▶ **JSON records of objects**
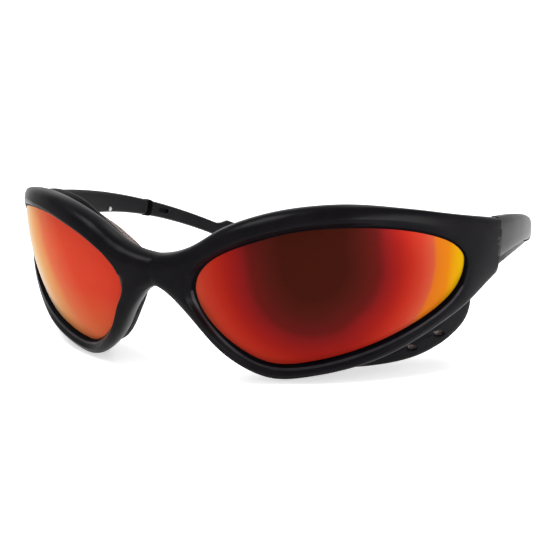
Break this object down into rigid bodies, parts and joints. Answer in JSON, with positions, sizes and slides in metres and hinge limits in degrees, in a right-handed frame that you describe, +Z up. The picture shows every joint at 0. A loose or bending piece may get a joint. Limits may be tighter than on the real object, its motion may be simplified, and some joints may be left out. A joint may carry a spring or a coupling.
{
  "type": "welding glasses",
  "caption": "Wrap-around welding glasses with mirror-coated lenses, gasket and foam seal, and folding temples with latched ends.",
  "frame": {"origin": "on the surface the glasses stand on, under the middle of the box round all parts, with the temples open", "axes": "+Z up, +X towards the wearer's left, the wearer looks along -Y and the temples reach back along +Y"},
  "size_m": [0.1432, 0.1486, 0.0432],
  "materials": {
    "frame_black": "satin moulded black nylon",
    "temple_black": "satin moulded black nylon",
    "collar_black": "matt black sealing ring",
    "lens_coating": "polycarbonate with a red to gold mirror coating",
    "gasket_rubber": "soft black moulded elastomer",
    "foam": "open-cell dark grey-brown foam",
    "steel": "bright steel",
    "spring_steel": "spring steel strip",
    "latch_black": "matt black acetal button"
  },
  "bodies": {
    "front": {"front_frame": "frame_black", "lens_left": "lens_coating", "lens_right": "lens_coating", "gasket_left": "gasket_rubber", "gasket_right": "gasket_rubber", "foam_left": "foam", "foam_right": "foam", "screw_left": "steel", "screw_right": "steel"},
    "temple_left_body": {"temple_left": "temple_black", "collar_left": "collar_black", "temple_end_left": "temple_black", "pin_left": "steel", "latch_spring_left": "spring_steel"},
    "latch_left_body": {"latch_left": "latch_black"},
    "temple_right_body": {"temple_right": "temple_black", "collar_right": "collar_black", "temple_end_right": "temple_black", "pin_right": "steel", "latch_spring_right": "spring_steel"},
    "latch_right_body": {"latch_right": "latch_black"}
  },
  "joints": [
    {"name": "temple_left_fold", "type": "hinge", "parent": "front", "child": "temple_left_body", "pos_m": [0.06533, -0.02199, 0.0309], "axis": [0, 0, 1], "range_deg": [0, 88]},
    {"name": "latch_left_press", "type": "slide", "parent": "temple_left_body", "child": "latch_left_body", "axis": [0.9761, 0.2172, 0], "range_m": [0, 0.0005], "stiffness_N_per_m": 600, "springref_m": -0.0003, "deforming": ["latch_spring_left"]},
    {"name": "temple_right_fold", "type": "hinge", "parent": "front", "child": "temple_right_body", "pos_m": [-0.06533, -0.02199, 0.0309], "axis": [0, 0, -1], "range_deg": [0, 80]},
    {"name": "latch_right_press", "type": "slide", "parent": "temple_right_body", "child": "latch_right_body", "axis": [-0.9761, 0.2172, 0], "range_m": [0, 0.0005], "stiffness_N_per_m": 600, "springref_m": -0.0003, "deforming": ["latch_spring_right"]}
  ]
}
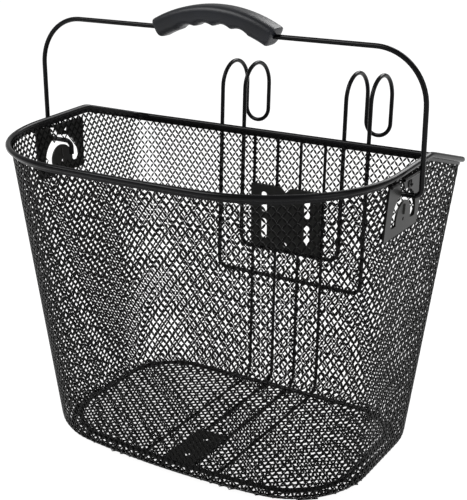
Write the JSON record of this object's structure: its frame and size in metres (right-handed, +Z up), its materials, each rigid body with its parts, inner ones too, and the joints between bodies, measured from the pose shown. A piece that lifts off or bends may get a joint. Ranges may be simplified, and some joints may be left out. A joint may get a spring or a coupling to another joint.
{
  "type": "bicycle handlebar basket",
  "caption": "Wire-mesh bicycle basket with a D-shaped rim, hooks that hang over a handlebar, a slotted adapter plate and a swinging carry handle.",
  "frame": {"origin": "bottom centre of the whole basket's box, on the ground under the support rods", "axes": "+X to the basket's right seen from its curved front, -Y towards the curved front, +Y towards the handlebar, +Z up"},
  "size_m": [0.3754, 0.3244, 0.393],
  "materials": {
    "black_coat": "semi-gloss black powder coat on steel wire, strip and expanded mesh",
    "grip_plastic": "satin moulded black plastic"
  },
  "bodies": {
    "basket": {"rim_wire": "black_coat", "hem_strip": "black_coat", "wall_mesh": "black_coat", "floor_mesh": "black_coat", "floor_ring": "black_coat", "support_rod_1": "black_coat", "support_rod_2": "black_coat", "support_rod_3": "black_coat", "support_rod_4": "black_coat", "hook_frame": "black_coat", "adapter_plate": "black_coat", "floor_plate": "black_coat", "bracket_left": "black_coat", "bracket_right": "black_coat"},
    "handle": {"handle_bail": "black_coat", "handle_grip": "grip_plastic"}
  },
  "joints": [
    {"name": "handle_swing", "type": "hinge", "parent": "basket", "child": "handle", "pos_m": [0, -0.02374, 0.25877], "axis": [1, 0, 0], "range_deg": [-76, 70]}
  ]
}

▶ **The problem**
All lines in the data that contain the word "parts" should be copied.

▶ **Completed task**
Break this object down into rigid bodies, parts and joints. Answer in JSON, with positions, sizes and slides in metres and hinge limits in degrees, in a right-handed frame that you describe, +Z up. The picture shows every joint at 0. A loose or bending piece may get a joint. Limits may be tighter than on the real object, its motion may be simplified, and some joints may be left out. A joint may carry a spring or a coupling.
  "frame": {"origin": "on the surface the glasses stand on, under the middle of the box round all parts, with the temples open", "axes": "+Z up, +X towards the wearer's left, the wearer looks along -Y and the temples reach back along +Y"},
Write the JSON record of this object's structure: its frame and size in metres (right-handed, +Z up), its materials, each rigid body with its parts, inner ones too, and the joints between bodies, measured from the pose shown. A piece that lifts off or bends may get a joint. Ranges may be simplified, and some joints may be left out. A joint may get a spring or a coupling to another joint.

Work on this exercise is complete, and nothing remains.